**What is expected**
Output all lines exactly.

**Rows**
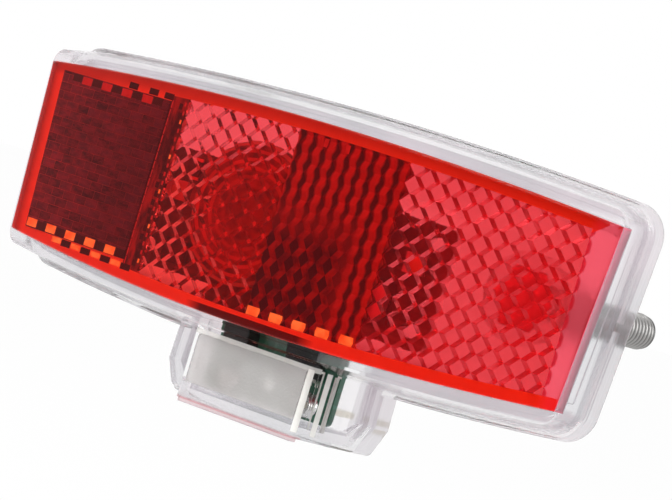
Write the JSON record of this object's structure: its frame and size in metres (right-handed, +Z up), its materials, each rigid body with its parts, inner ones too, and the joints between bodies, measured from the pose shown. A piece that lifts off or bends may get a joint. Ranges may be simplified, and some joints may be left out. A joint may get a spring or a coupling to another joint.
{
  "type": "bicycle rear light",
  "caption": "Wide bowed bicycle rear light: red prismatic reflector lens, clear housing with an electronics pocket below, and threaded studs behind for a luggage carrier.",
  "frame": {"origin": "middle of the two studs, on the housing's flat back, where it meets the carrier plate", "axes": "+X along the lens, to the right as seen from behind the bicycle; +Y along the studs, forwards into the carrier; +Z up"},
  "size_m": [0.1062, 0.033, 0.0457],
  "materials": {
    "red_lens": "clear red, glossy outside, prisms inside",
    "clear_housing": "colourless clear, glossy, with a frosted panel on the pocket",
    "plated_steel": "zinc plated, satin",
    "board_laminate": "green solder mask",
    "black_epoxy": "moulded, matt black",
    "tinned_metal": "bright tin",
    "solder": "smooth bright solder",
    "capacitor_can": "nickel plated",
    "aluminium_can": "drawn can",
    "ferrite": "pressed ferrite",
    "led_body": "white moulding with a clear bowl",
    "resistor_ceramic": "black glaze with tinned ends",
    "tan_ceramic": "tan ceramic with tinned ends",
    "tinned_brass": "tinned brass"
  },
  "bodies": {
    "root": {"red_lens": "red_lens", "lens_frame": "clear_housing", "rear_tray": "clear_housing", "stud_left": "plated_steel", "stud_right": "plated_steel", "circuit_board": "board_laminate", "control_chip": "black_epoxy", "bridge_rectifier": "black_epoxy", "driver_transistor": "black_epoxy", "suppressor_diode": "black_epoxy", "smoothing_base": "black_epoxy", "chip_leads": "tinned_metal", "rectifier_leads": "tinned_metal", "transistor_leads": "tinned_metal", "capacitor_tabs": "tinned_metal", "solder_joints": "solder", "storage_capacitor": "capacitor_can", "smoothing_capacitor": "aluminium_can", "storage_inductor": "ferrite", "led_left": "led_body", "led_right": "led_body", "led_resistors": "resistor_ceramic", "ceramic_capacitors": "tan_ceramic", "terminal_live": "tinned_brass", "terminal_earth": "tinned_brass"}
  },
  "joints": []
}
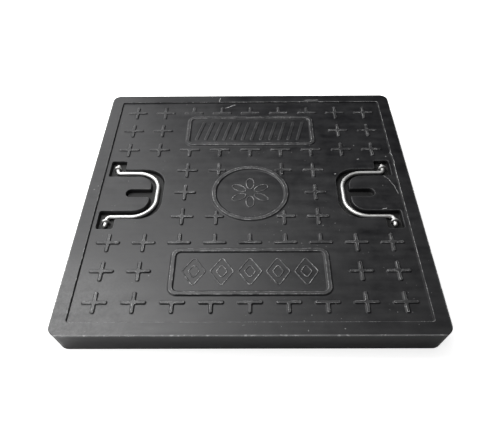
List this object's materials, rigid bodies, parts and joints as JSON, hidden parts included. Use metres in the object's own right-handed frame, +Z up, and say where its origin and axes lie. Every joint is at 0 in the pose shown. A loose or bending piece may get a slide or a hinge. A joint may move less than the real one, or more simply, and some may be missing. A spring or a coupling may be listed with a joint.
{
  "type": "manhole cover",
  "caption": "Square composite access cover with a raised border, anti-slip crosses, a ribbed underside and bent-wire lifting handles that lie flush in its top.",
  "frame": {"origin": "centre of the cover's underside", "axes": "+Z up through the cover to its trafficked top; +X towards the right handle; -Y towards the viewer in the reference view"},
  "size_m": [0.5, 0.5, 0.04],
  "materials": {
    "composite": "satin",
    "stainless": "polished",
    "bar_steel": "matte"
  },
  "bodies": {
    "cover": {"cover_body": "composite", "staple_left_front": "stainless", "staple_left_rear": "stainless", "staple_right_front": "stainless", "staple_right_rear": "stainless", "bar_x_1": "bar_steel", "bar_x_2": "bar_steel", "bar_x_3": "bar_steel", "bar_x_4": "bar_steel", "bar_x_5": "bar_steel", "bar_x_6": "bar_steel", "bar_x_7": "bar_steel", "bar_x_8": "bar_steel", "bar_y_1": "bar_steel", "bar_y_2": "bar_steel", "bar_y_3": "bar_steel", "bar_y_4": "bar_steel", "bar_y_5": "bar_steel", "bar_y_6": "bar_steel", "bar_y_7": "bar_steel", "bar_y_8": "bar_steel"},
    "left_handle": {"handle_left": "stainless"},
    "right_handle": {"handle_right": "stainless"}
  },
  "joints": [
    {"name": "left_handle_pivot", "type": "hinge", "parent": "cover", "child": "left_handle", "pos_m": [-0.2118, 0, 0.0335], "axis": [0, -1, 0], "range_deg": [0, 145]},
    {"name": "right_handle_pivot", "type": "hinge", "parent": "cover", "child": "right_handle", "pos_m": [0.2118, 0, 0.0335], "axis": [0, 1, 0], "range_deg": [0, 145]}
  ]
}
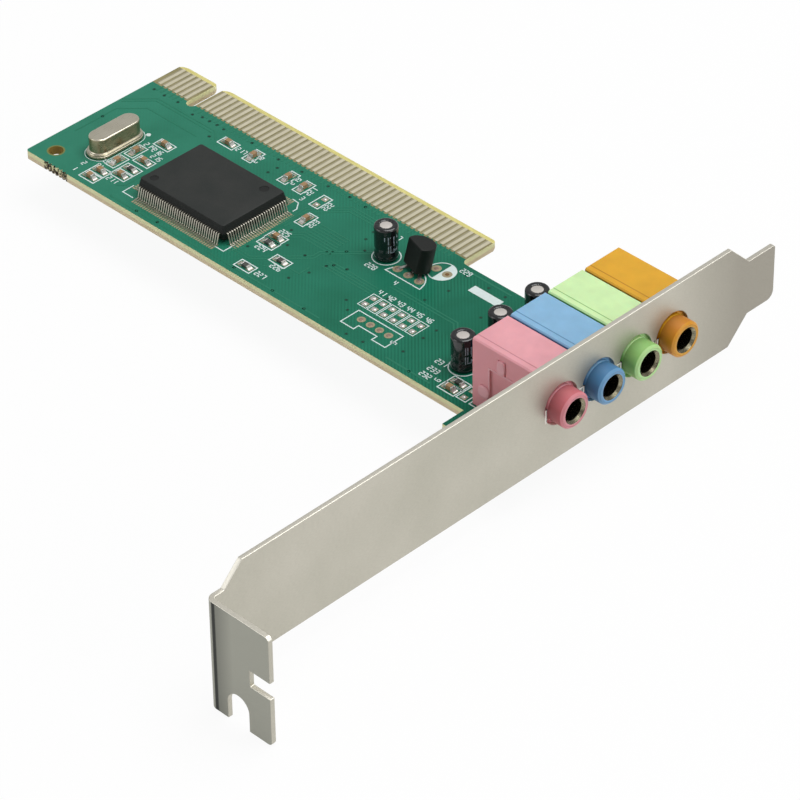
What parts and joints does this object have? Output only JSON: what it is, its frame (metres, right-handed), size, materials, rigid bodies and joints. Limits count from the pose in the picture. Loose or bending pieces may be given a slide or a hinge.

**The solution**
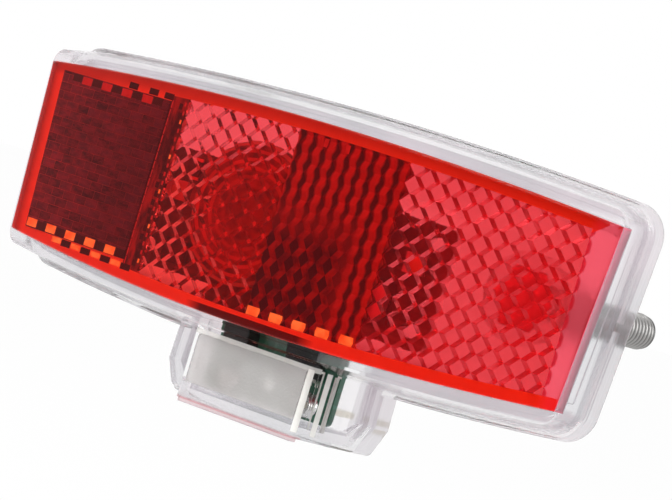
Write the JSON record of this object's structure: its frame and size in metres (right-handed, +Z up), its materials, each rigid body with its parts, inner ones too, and the joints between bodies, measured from the pose shown. A piece that lifts off or bends may get a joint. Ranges may be simplified, and some joints may be left out. A joint may get a spring or a coupling to another joint.
{
  "type": "bicycle rear light",
  "caption": "Wide bowed bicycle rear light: red prismatic reflector lens, clear housing with an electronics pocket below, and threaded studs behind for a luggage carrier.",
  "frame": {"origin": "middle of the two studs, on the housing's flat back, where it meets the carrier plate", "axes": "+X along the lens, to the right as seen from behind the bicycle; +Y along the studs, forwards into the carrier; +Z up"},
  "size_m": [0.1062, 0.033, 0.0457],
  "materials": {
    "red_lens": "clear red, glossy outside, prisms inside",
    "clear_housing": "colourless clear, glossy, with a frosted panel on the pocket",
    "plated_steel": "zinc plated, satin",
    "board_laminate": "green solder mask",
    "black_epoxy": "moulded, matt black",
    "tinned_metal": "bright tin",
    "solder": "smooth bright solder",
    "capacitor_can": "nickel plated",
    "aluminium_can": "drawn can",
    "ferrite": "pressed ferrite",
    "led_body": "white moulding with a clear bowl",
    "resistor_ceramic": "black glaze with tinned ends",
    "tan_ceramic": "tan ceramic with tinned ends",
    "tinned_brass": "tinned brass"
  },
  "bodies": {
    "root": {"red_lens": "red_lens", "lens_frame": "clear_housing", "rear_tray": "clear_housing", "stud_left": "plated_steel", "stud_right": "plated_steel", "circuit_board": "board_laminate", "control_chip": "black_epoxy", "bridge_rectifier": "black_epoxy", "driver_transistor": "black_epoxy", "suppressor_diode": "black_epoxy", "smoothing_base": "black_epoxy", "chip_leads": "tinned_metal", "rectifier_leads": "tinned_metal", "transistor_leads": "tinned_metal", "capacitor_tabs": "tinned_metal", "solder_joints": "solder", "storage_capacitor": "capacitor_can", "smoothing_capacitor": "aluminium_can", "storage_inductor": "ferrite", "led_left": "led_body", "led_right": "led_body", "led_resistors": "resistor_ceramic", "ceramic_capacitors": "tan_ceramic", "terminal_live": "tinned_brass", "terminal_earth": "tinned_brass"}
  },
  "joints": []
}
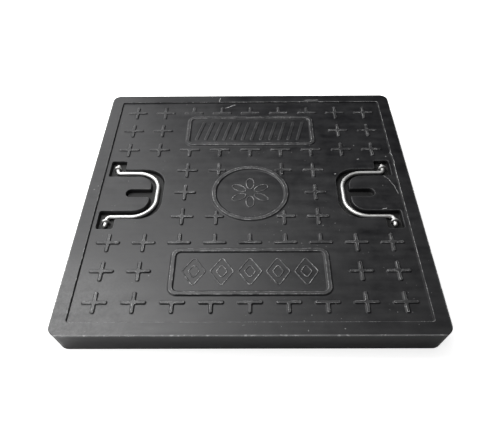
List this object's materials, rigid bodies, parts and joints as JSON, hidden parts included. Use metres in the object's own right-handed frame, +Z up, and say where its origin and axes lie. Every joint is at 0 in the pose shown. A loose or bending piece may get a slide or a hinge. A joint may move less than the real one, or more simply, and some may be missing. A spring or a coupling may be listed with a joint.
{
  "type": "manhole cover",
  "caption": "Square composite access cover with a raised border, anti-slip crosses, a ribbed underside and bent-wire lifting handles that lie flush in its top.",
  "frame": {"origin": "centre of the cover's underside", "axes": "+Z up through the cover to its trafficked top; +X towards the right handle; -Y towards the viewer in the reference view"},
  "size_m": [0.5, 0.5, 0.04],
  "materials": {
    "composite": "satin",
    "stainless": "polished",
    "bar_steel": "matte"
  },
  "bodies": {
    "cover": {"cover_body": "composite", "staple_left_front": "stainless", "staple_left_rear": "stainless", "staple_right_front": "stainless", "staple_right_rear": "stainless", "bar_x_1": "bar_steel", "bar_x_2": "bar_steel", "bar_x_3": "bar_steel", "bar_x_4": "bar_steel", "bar_x_5": "bar_steel", "bar_x_6": "bar_steel", "bar_x_7": "bar_steel", "bar_x_8": "bar_steel", "bar_y_1": "bar_steel", "bar_y_2": "bar_steel", "bar_y_3": "bar_steel", "bar_y_4": "bar_steel", "bar_y_5": "bar_steel", "bar_y_6": "bar_steel", "bar_y_7": "bar_steel", "bar_y_8": "bar_steel"},
    "left_handle": {"handle_left": "stainless"},
    "right_handle": {"handle_right": "stainless"}
  },
  "joints": [
    {"name": "left_handle_pivot", "type": "hinge", "parent": "cover", "child": "left_handle", "pos_m": [-0.2118, 0, 0.0335], "axis": [0, -1, 0], "range_deg": [0, 145]},
    {"name": "right_handle_pivot", "type": "hinge", "parent": "cover", "child": "right_handle", "pos_m": [0.2118, 0, 0.0335], "axis": [0, 1, 0], "range_deg": [0, 145]}
  ]
}
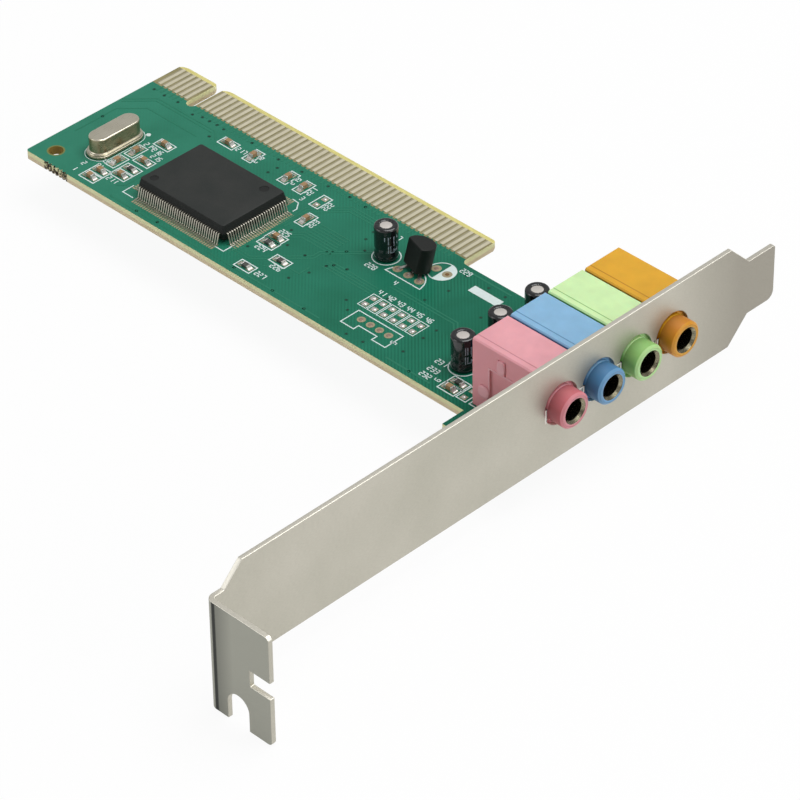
What parts and joints does this object have? Output only JSON: what it is, its frame (metres, right-handed), size, materials, rigid bodies and joints. Limits count from the pose in the picture. Loose or bending pieces may be given a slide or a hinge.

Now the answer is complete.